-- start of Working data --

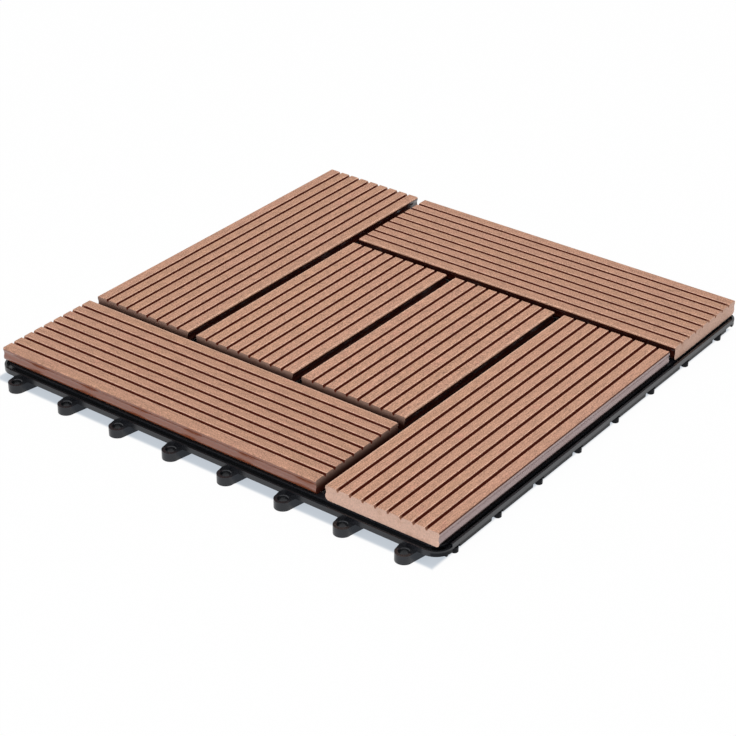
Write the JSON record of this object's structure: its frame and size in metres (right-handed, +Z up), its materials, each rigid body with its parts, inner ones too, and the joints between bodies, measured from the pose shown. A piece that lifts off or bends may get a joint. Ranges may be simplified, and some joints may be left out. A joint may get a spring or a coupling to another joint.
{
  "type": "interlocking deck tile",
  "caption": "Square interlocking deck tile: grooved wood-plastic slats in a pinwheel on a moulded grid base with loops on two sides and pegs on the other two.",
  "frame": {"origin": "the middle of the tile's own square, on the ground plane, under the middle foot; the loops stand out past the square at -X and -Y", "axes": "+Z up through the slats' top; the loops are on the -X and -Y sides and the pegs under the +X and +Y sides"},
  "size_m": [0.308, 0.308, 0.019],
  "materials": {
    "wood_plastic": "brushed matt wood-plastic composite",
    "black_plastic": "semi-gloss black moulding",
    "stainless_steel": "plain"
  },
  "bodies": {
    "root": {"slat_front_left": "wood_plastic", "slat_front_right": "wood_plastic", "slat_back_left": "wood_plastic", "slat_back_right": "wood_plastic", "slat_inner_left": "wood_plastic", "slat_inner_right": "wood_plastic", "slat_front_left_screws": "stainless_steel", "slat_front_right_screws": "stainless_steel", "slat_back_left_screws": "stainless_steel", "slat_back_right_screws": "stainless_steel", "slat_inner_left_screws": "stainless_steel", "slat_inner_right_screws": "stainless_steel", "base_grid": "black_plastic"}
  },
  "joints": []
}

-- end of Working data --
-- start of Working data --

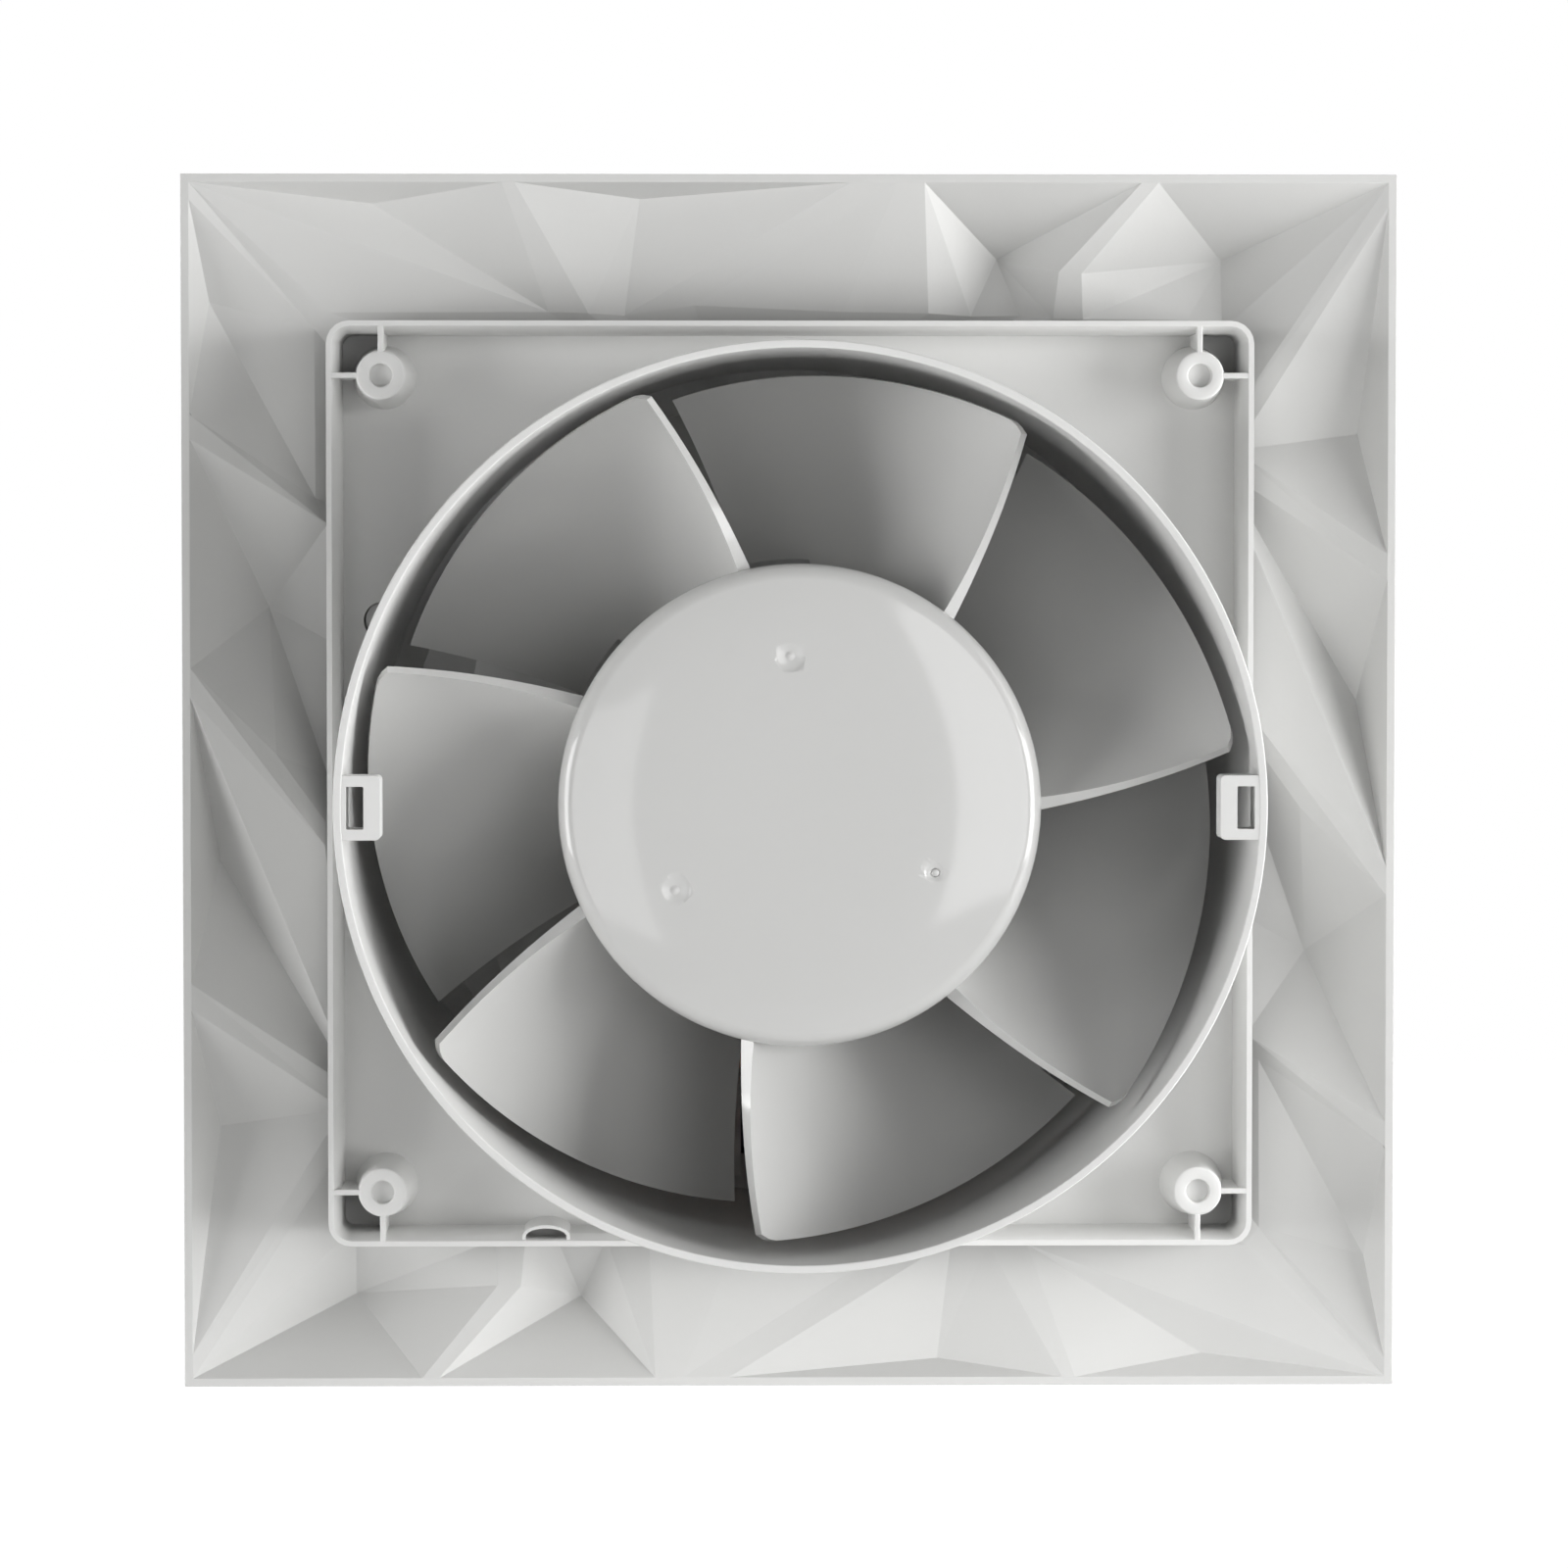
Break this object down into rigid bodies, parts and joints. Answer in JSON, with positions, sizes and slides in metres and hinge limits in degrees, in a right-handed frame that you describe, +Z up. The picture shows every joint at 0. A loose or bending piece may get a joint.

-- end of Working data --

### Requirements
Extract every line of the records above that contains the word "piece".

### Response to this exercise
Write the JSON record of this object's structure: its frame and size in metres (right-handed, +Z up), its materials, each rigid body with its parts, inner ones too, and the joints between bodies, measured from the pose shown. A piece that lifts off or bends may get a joint. Ranges may be simplified, and some joints may be left out. A joint may get a spring or a coupling to another joint.
Break this object down into rigid bodies, parts and joints. Answer in JSON, with positions, sizes and slides in metres and hinge limits in degrees, in a right-handed frame that you describe, +Z up. The picture shows every joint at 0. A loose or bending piece may get a joint.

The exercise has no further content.